HC Deb 25 April 1978 vol 948 cc1158-60
6. Mr. Dempsey

asked the Secretary of State for Defence if he will give an estimate of the number of additional jobs which will be provided in the United Kingdom and Scotland, respectively, as a result of the increase in defence expenditure.

Mr. Mulley

It will not be possible to work out in detail the employment implications of the defence budget targets for 1979–80 and 1980–81 until the programmes for those years have been fully drawn up.

Mr. Dempsey

Is my right hon. Friend aware that there has been a tendency over the past years to run down the number of defence jobs coming to the West of Scotland? In view of the fact that in that part of the United Kingdom we have more than the national average of unemployed, will he look at the position and try to reverse this trend?

Mr. Mulley

I shall, as my hon. Friend requests, look into the position. But he will know that, as a result of the Defence Review, we have greatly reduced the civilian manpower directly employed by the Ministry of Defence. In placing defence contracts we have to follow the contractual procedures and to be guided by the timescale and the cost-effectiveness of the equipment that we wish to acquire.

Mr. Hooson

Will the Secretary of State give an indication of the increase in the number of personnel in the Armed Forces as a result of the increase in defence expenditure?

Mr. Mulley

We have not come yet to a final view about the expenditures for these two years, but I have already announced an increase in the Royal Marines by retaining 41 Commando. I have also increased the establishment of the Army by a composite battalion, and another 1,200 or so for Northern Ireland.

Mr. Dalyell

Is my right hon. Friend aware that this morning I telephoned his office and that of each of his four ministerial colleagues to give them the page references in yesterday's House of Lords Official Report, where it is stated that the Scottish Assembly would set up an official defence committee? What relationship between the defence committee of the Scottish Assembly and the Ministry of Defence is there likely to be on the question of jobs?

Mr. Mulley

I am obliged to my hon. Friend for telephoning my office and giving me the Hansard references. I confess that I do not take a line by line interest in the deliberations on the Scotland Bill in another place. But, of course, as I have already told my hon. Friend, defence is not a devolved subject under the Bill, and the Assembly will have neither powers nor responsibilities in this field. As to whether an Assembly that has still to be set up will have a defence committee, and what it may or may not do if it has one, my hon.

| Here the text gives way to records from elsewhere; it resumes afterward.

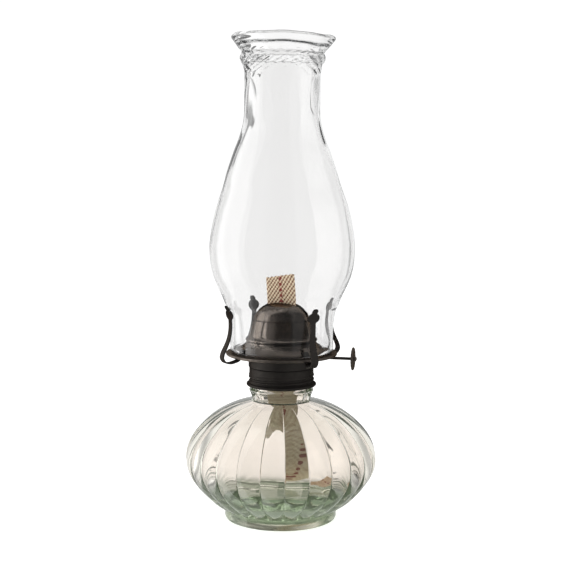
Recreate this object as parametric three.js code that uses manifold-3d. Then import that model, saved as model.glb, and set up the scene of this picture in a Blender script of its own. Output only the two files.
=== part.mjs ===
// Kerosene table lamp: a lobed glass font, a screw-on flat-wick burner and a lift-off glass chimney.
// Millimetres, +Z up, origin at the centre of the font's foot, on the surface that the lamp stands on.
import * as THREE from 'three';
import { mergeVertices } from 'three/addons/utils/BufferGeometryUtils.js';
import Module from 'manifold-3d';

const wasm = await Module();
wasm.setup();

// ---------------------------------------------------------------- driving dimensions
const GAP = 0.3; // air between pieces that touch on the real lamp

const FONT = { // the pressed glass reservoir
  lobes: 25,
  segmentsPerLobe: 3,
  valleyAzimuth: -87.6, // degrees, where one valley between two lobes lies
  lobeDepth: 1.5,
  footRadius: 42,
  footHeight: 8,
  restInnerRadius: 33,
  baseTop: 13.6, // top of the thick glass base, on the axis
  boreRadius: 18.4,
  collarRadius: 24,
  collarBottom: 89,
  collarTop: 98,
  rimTop: 112,
};

const THREAD = { // right-handed, one start, shared by the glass neck and the screw cap
  pitch: 3.2,
  rootRadius: 22.2,
  depth: 1.1,
  clearance: 0.55,
  sheet: 0.75,
  segments: 24,
};

const BURNER_AZIMUTH = -12; // degrees, the direction of the wick's width and of the raising shaft

const WICK = { width: 22.2, thickness: 2, top: 183, straightEnd: 96 };

const TUBE = { length: 25.2, width: 4.6, wall: 0.6, bottom: 104, top: 160.2 };

const SHEET = 0.7; // thickness of the burner's pressed metal

const CAP = { bottom: 100.4, top: 114.6, drumRadius: 24.1 };

const BASKET = { bottom: 114.9, top: 130.3, radius: 24.7, holes: 12, holeZ: 127.4, holeRadius: 1.5 };

const GALLERY = {
  beadRadius: 1.05,
  beadCentreRadius: 40.5,
  beadZ: 124.75,
  slotRadius: 35.3, // where the prongs pass through the plate
  slotDepth: 3.4,
  ventRadius: 29.5,
  ventBore: 1.1,
};

const DOME = { slotLength: 39.4, slotWidth: 8.2, slotBottom: 151.8 };

const PRONG = {
  azimuths: [31, 121, 211, 301],
  thickness: 1.1,
  rootWidth: 5.7,
  stemWidth: 4.7,
  discZ: 156.2,
  discHalfWidth: 5,
  discHalfHeight: 3.7,
  tipZ: 160.9,
  tipRadius: 2.35,
};

const SHAFT = { radius: 1.1, z: 121.4, inner: -12.5, outer: 53.6 };

const SPUR = { radius: 5, rootRadius: 3.8, teeth: 10, thickness: 1, places: [-8, 0, 8] };

const THUMB = { radius: 8.65, thickness: 1.5, centre: 53.15, scallops: 16, scallopDepth: 0.5, dishDepth: 0.45 };

const SLEEVE = { radius: 2.1, from: 22.6, to: 30 };

const CHIMNEY = { bottom: 126.7, wall: 2, neckWall: 3, segments: 28 };

// The shaft lies behind the wick, with its spur wheels just short of the wick's face.
const SHAFT_OFFSET = WICK.thickness / 2 + GAP + SPUR.radius;

// ---------------------------------------------------------------- materials
function material(color, roughness, metalness, opacity = 1) {
  return new THREE.MeshStandardMaterial({ color, roughness, metalness, opacity, transparent: opacity < 1 });
}

const MATERIAL = {
  greenGlass: material(0xcfdccb, 0.05, 0, 0.4),
  clearGlass: material(0xe9edee, 0.03, 0, 0.3),
  bronze: material(0x2b2522, 0.38, 0.75),
  innerMetal: material(0x4b423b, 0.45, 0.8),
  rubber: material(0x1d1c1b, 0.8, 0),
  cotton: material(0xcdb797, 0.95, 0),
};

// ---------------------------------------------------------------- mesh helpers
const radians = THREE.MathUtils.degToRad;

// Welds a geometry, drops its collapsed triangles and turns its faces outwards.
function closed(geometry) {
  geometry.deleteAttribute('normal');
  geometry.deleteAttribute('uv');
  const welded = mergeVertices(geometry, 1e-4);
  const index = welded.index.array;
  const kept = [];
  for (let i = 0; i < index.length; i += 3) {
    const [a, b, c] = [index[i], index[i + 1], index[i + 2]];
    if (a !== b && b !== c && a !== c) kept.push(a, b, c);
  }
  const points = welded.attributes.position;
  const corner = [new THREE.Vector3(), new THREE.Vector3(), new THREE.Vector3()];
  let volume = 0;
  for (let i = 0; i < kept.length; i += 3) {
    for (let k = 0; k < 3; k++) corner[k].fromBufferAttribute(points, kept[i + k]);
    volume += corner[0].dot(corner[1].clone().cross(corner[2]));
  }
  if (volume < 0) kept.reverse();
  const result = new THREE.BufferGeometry();
  result.setAttribute('position', points);
  result.setIndex(kept);
  return result;
}

function toSolid(geometry) {
  const mesh = closed(geometry);
  return new wasm.Manifold(new wasm.Mesh({
    numProp: 3,
    vertProperties: new Float32Array(mesh.attributes.position.array),
    triVerts: new Uint32Array(mesh.index.array),
  }));
}

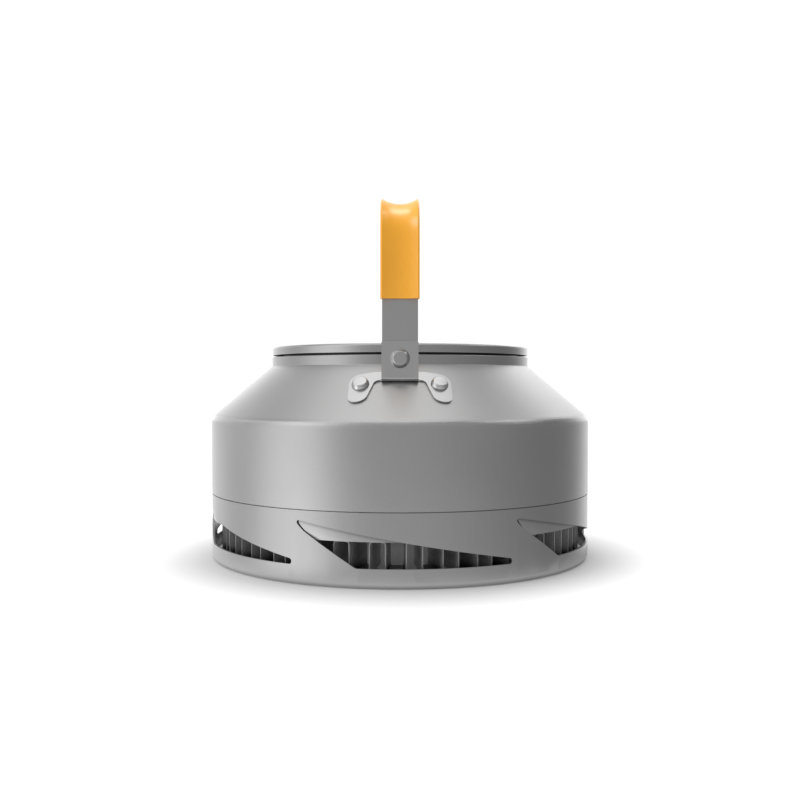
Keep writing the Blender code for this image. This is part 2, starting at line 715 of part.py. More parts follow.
def grip_section():
    """The grip across its length: a shallow groove outside, a rounded palm side inside."""
    half = GRIP_WIDTH / 2
    groove = []
    for step in range(5):
        share = step / 2 - 1
        rise = (GRIP_RIDGE - GRIP_GROOVE) * share ** 2
        groove.append((share * GRIP_GROOVE_SHARE * half, GRIP_GROOVE + rise))
    palm = [(half * across, -GRIP_PALM * deep) for across, deep in GRIP_PALM_SHARES]
    side = [(half, GRIP_RIDGE - GRIP_RIDGE_EDGE), *palm]
    return groove + side + [(-across, rise) for across, rise in reversed(side)]


def make_grip():
    """The soft grip: a sleeve over the top of the strap and down both legs."""
    channel_x = STRAP_WIDTH / 2 + GAP
    channel_y = STRAP_THICKNESS / 2 + GAP
    channel = [
        (-channel_x, channel_y),
        (channel_x, channel_y),
        (channel_x, -channel_y),
        (-channel_x, -channel_y),
    ]
    end = BEND_CENTRE_Y + BEND_ARC + GRIP_LEG
    stations = arch_stations(end, 6)

    def frame(distance):
        """The matrix that stands a cross-section on the arch."""
        place, outward = arch_frame(distance)
        across = Vector((1, 0, 0))
        along = across.cross(outward)
        turn = Matrix((across, outward, along)).transposed().to_4x4()
        return Matrix.Translation(place) @ turn

    mesh = bmesh.new()
    rings = []
    for loop in (grip_section(), channel):
        corners = [mesh.verts.new((x, y, 0.0)) for x, y in loop]
        rings += [mesh.edges.new((corners[index - 1], corner)) for index, corner in enumerate(corners)]
    cap = bmesh.ops.bridge_loops(mesh, edges=rings)["faces"]
    bmesh.ops.transform(mesh, matrix=frame(stations[0]), verts=mesh.verts)
    for distance, following in zip(stations, stations[1:]):
        grown = bmesh.ops.extrude_face_region(mesh, geom=cap)["geom"]
        if distance != stations[0]:
            bmesh.ops.delete(mesh, geom=cap, context="FACES_ONLY")
        cap = [item for item in grown if isinstance(item, bmesh.types.BMFace)]
        points = [item for item in grown if isinstance(item, bmesh.types.BMVert)]
        step = frame(following) @ frame(distance).inverted()
        bmesh.ops.transform(mesh, matrix=step, verts=points)
    return solid("handle_grip", mesh, ORANGE_SILICONE)


def spout_ring(along, inset):
    """A cross-section of the spout, along its axis from the cone, inset from its outer face."""
    share = max(0.0, min(along / SPOUT_LENGTH, 1.0))
    flare = (1 - share) ** SPOUT_FLARE_POWER
    wide = SPOUT_TIP[0] + (SPOUT_ROOT[0] - SPOUT_TIP[0]) * flare - inset
    deep = SPOUT_TIP[1] + (SPOUT_ROOT[1] - SPOUT_TIP[1]) * flare - inset
    axis = Vector((0.0, math.cos(SPOUT_LEAN), math.sin(SPOUT_LEAN)))
    depth = Vector((0.0, -axis.z, axis.y))
    centre = cone_place(0.0, SPOUT_SLOPE, 0.0) + axis * along
    loop = []
    for corner in range(SPOUT_CORNERS):
        angle = 2 * math.pi * corner / SPOUT_CORNERS
        loop.append(centre + Vector((wide * math.cos(angle), 0, 0)) + depth * deep * math.sin(angle))
    return loop


def seat_on_cone(point):
    """Slide a point along the spout's axis until it stands clear of the cone by the gap."""
    axis = Vector((0.0, math.cos(SPOUT_LEAN), math.sin(SPOUT_LEAN)))
    low, high = -BODY_RADIUS / 4, BODY_RADIUS / 4
    while high - low > SAME_POINT / 10:
        middle = (low + high) / 2
        place = point + axis * middle
        lift = (place.z - cone_height(math.hypot(place.x, place.y))) * COS_CONE
        if lift < GAP:
            low = middle
        else:
            high = middle
    return point + axis * high


def make_spout(vessel):
    """The spout: a flared tube that stands on the cone, and the hole under it."""
    outer_root = [seat_on_cone(point) for point in spout_ring(0.0, 0.0)]
    inner_root = [seat_on_cone(point) for point in spout_ring(0.0, SPOUT_WALL)]
    levels = [SPOUT_LENGTH * share for share in SPOUT_LEVEL_SHARES]
    outer = [spout_ring(level, 0.0) for level in levels]
    inner = [spout_ring(level, SPOUT_WALL) for level in reversed(levels)]
    mesh = bmesh.new()
    skin(mesh, [outer_root, *outer, *inner, inner_root], closed=True)
    solid("spout", mesh, ANODISED)
    drill = bmesh.new()
    skin(drill, [spout_ring(along, SPOUT_WALL) for along in SPOUT_DRILL], closed=False)
    cut(vessel, cutter("spout_drill", drill))


def make_lid():
    """The lid's pressing: bead, seat, plug and dish, with a hole for the knob's screw."""
    seat = MOUTH_RADIUS + LID_SEAT
    plug = MOUTH_RADIUS - LID_PLUG_CLEARANCE
    bead = COLLAR_RADIUS + LID_OVERHANG
    under = COLLAR_TOP + LID_SHADOW_GAP
    top = under + LID_BEAD_HEIGHT
    bottom = LID_SEAT_HEIGHT - LID_PLUG_DEPTH
    dish = bottom + LID_SHEET
    bore = SCREW_SHANK + GAP
    corners = [
        (bore, dish, 0.0),
        (plug - LID_SHEET, dish, LID_PLUG_CORNER - LID_SHEET),
        (plug - LID_SHEET, top - LID_BEAD_CORNER, 0.0),
        (seat, top, 0.0),
        (bead, top, LID_BEAD_CORNER),
        (bead, under, LID_BEAD_FOOT),
        (seat, under, 0.0),
        (seat, LID_SEAT_HEIGHT, 0.0),
        (plug, LID_SEAT_HEIGHT, 0.0),
        (plug, bottom, LID_PLUG_CORNER),
        (bore, bottom, 0.0),
    ]
    return turned("lid", rounded(corners, steps=2), ANODISED, BODY_SEGMENTS)


def make_knob():
    """The lid's knob, with the screw and washer that hold it from below."""
    dish = LID_SEAT_HEIGHT - LID_PLUG_DEPTH + LID_SHEET
    foot = dish + GAP
    top = foot + KNOB_HEIGHT
    cap = top - KNOB_CAP
    bore = SCREW_SHANK + GAP
    corners = [
        (0.0, foot + SCREW_LENGTH + GAP, 0.0),
        (bore, foot + SCREW_LENGTH + GAP, 0.0),
        (bore, foot, 0.0),
        (KNOB_NECK + KNOB_FLARE, foot, 0.0),
        (KNOB_NECK, cap - KNOB_FLARE, KNOB_FLARE),
        (KNOB_RADIUS, cap, KNOB_UNDER_EDGE),
        (KNOB_RADIUS, top, KNOB_TOP_EDGE),
        (0.0, top, 0.0),
    ]
    knob = turned("lid_knob", rounded(corners, steps=2), ORANGE_SILICONE, 28)
    washer_top = LID_SEAT_HEIGHT - LID_PLUG_DEPTH - GAP
    washer_low = washer_top - LID_WASHER_THICKNESS
    rim = [
        (bore, washer_low),
        (LID_WASHER_RADIUS, washer_low),
        (LID_WASHER_RADIUS, washer_top),
        (bore, washer_top),
    ]
    washer = turned("knob_washer", rim, STEEL, 20)
    head = washer_low - GAP
    screw_corners = [
        (0.0, head - SCREW_HEAD_HEIGHT, 0.0),
        (SCREW_HEAD_RADIUS, head - SCREW_HEAD_HEIGHT, SCREW_HEAD_EDGE),
        (SCREW_HEAD_RADIUS, head, 0.0),
        (SCREW_SHANK, head, 0.0),
        (SCREW_SHANK, foot + SCREW_LENGTH, 0.0),
        (0.0, foot + SCREW_LENGTH, 0.0),
    ]
    screw = turned("knob_screw", rounded(screw_corners, steps=2), STEEL, 16)
    return [knob, washer, screw]


def build_kettle():
    """Make every piece of the kettle."""
    remove_all()
    vessel = make_vessel()
    make_fin_band()
    make_skirt()
    make_spout(vessel)
    make_bracket("front_bracket", 1)
    make_bracket("rear_bracket", -1)
    make_bracket_rivets(vessel)
    make_pivots()
    hold("handle_pivot", (0.0, 0.0, PIVOT_HEIGHT), [make_strap(), make_grip()])
    hold("lid_seat", (0.0, 0.0, LID_SEAT_HEIGHT), [make_lid(), *make_knob()])
    bpy.context.view_layer.update()


build_kettle()
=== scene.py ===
import json
import math

import bmesh
import bpy
from mathutils import Matrix, Vector


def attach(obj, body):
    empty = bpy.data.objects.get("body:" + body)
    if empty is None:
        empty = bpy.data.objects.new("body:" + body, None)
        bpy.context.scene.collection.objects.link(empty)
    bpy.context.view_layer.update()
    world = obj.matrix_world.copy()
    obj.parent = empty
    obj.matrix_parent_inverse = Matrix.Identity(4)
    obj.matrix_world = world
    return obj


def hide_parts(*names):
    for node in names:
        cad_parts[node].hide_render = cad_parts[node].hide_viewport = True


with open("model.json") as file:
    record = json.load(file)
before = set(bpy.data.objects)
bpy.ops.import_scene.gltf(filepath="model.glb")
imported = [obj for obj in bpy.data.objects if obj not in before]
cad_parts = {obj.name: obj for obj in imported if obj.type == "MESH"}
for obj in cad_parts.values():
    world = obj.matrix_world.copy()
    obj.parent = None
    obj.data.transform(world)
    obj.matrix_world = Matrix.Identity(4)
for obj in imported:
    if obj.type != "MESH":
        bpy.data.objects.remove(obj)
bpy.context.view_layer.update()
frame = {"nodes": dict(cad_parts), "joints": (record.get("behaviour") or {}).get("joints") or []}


# The camera stands in front of the handle's rear bracket, a little under the lid's height,
# and looks slightly down. The distance and the lens come from the photograph's perspective.
camera_distance = 0.3952
camera_height = 0.0693
camera_dip = math.radians(1.04)
camera_lens = 43.26
film_width = 36.0
nearest_seen = 0.01
camera = bpy.data.objects.new("camera", bpy.data.cameras.new("camera"))
camera.data.lens = camera_lens
camera.data.sensor_width = film_width
camera.data.clip_start = nearest_seen
camera.location = (0.0, -camera_distance, camera_height)
camera.rotation_euler = (math.pi / 2 - camera_dip, 0.0, 0.0)
bpy.context.scene.collection.objects.link(camera)
bpy.context.scene.camera = camera


# The vessel is drawn from one aluminium disc: floor, wall, cone and collar. It is blasted
# with fine beads and hard anodised grey. Its lower end is tucked into the skirt.
body_radius = 0.0760
body_wall = 0.0010
floor_sheet = 0.0012
collar_radius = 0.05195
collar_top = 0.0795
collar_corner = 0.0006
cone_top = 0.0758
cone_angle = math.radians(40.2)
shoulder_fillet = 0.0052
mouth_radius = 0.0469
floor_height = 0.0159
seam_height = 0.0259
seam_width = 0.0003
tuck_radius = 0.0748
ridge_half = 0.0006
ridge_polish = 0.80
dimples_per_metre = 700.0
dimple_depth = 0.00005
round_steps = 216
weld_reach = 0.000005


def cone_height(radius):
    """Height of the cone's outer side at a distance from the kettle's axis."""
    return cone_top - (radius - collar_radius) * math.tan(cone_angle)


def draw_line(mesh, corners, steps=6, closed=False):
    """Draw a line through (x, z, fillet) corners in the XZ plane, and round its corners."""
    places = [Vector((x, 0.0, z)) for x, z, fillet in corners]
    points = [mesh.verts.new(place) for place in places]
    for point, following in zip(points, points[1:]):
        mesh.edges.new((point, following))
    if closed:
        mesh.edges.new((points[-1], points[0]))
    for index, (x, z, fillet) in enumerate(corners):
        if fillet > 0.0:
            back = places[index - 1] - places[index]
            ahead = places[(index + 1) % len(places)] - places[index]
            setback = fillet / math.tan(back.angle(ahead) / 2)
            bmesh.ops.bevel(mesh, geom=[points[index]], offset=setback, offset_type="OFFSET",
                            segments=steps, profile=0.5, affect="VERTICES", material=-1)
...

Friend will have to restrain his impatience and await the development of events.

Mr. MacCormick

In view of the Question tabled by the hon. Member for Coat-bridge and Airdrie (Mr. Dempsey), will the Secretary of State confirm that the percentage of the defence expenditure actually spent in Scotland has been and still is unfairly low?

Mr. Mulley

As I have explained already, unfortunately it is not possible to place defence contracts on a sort of population average basis. I have to go to firms which specialise in the production of aircraft, ships, or whatever it may be. Quite a number of ships are built in Scotland. I shall look again at the question of percentage, but I must try to get the best equipment for the forces at the best value, and this does not necessarily mean that expenditure can be spread regionally on an average basis in the way that all hon. Members might wish.

Mr. Alexander Fletcher

If the right hon. Gentleman has any idea about what is happening in his Department, will he tell the House what has been the net decrease in defence jobs since the Labour Government came to power?

Mr. Mulley

Of course, defence jobs are outside my Department. I would not, without notice, be able to give an exact number. But at present between 270,000 and 300,000 people are directly involved in defence contracts for us and in our overseas sales. I would think that at least that number are involved indirectly on subcontracts. Therefore, defence still provides a substantial amount of highly technological employment.

Sir Ian Gilmour

Is the Secretary of State prepared to deny that at the very least, if we take civilian and military jobs together, his Government have cost at least 150,000 jobs?

Mr. Mulley

I cannot commit myself to a figure of that size without notice.

Mr. Churchill

The right hon. Gentleman should look at his own answers then.

Mr. Mulley

If the hon. Member for Stretford (Mr. Churchill) would listen a litle more and talk a little less, we should all be more satisfied and he might become more enlightened. I shall look at the number and write to the right hon. Gentleman.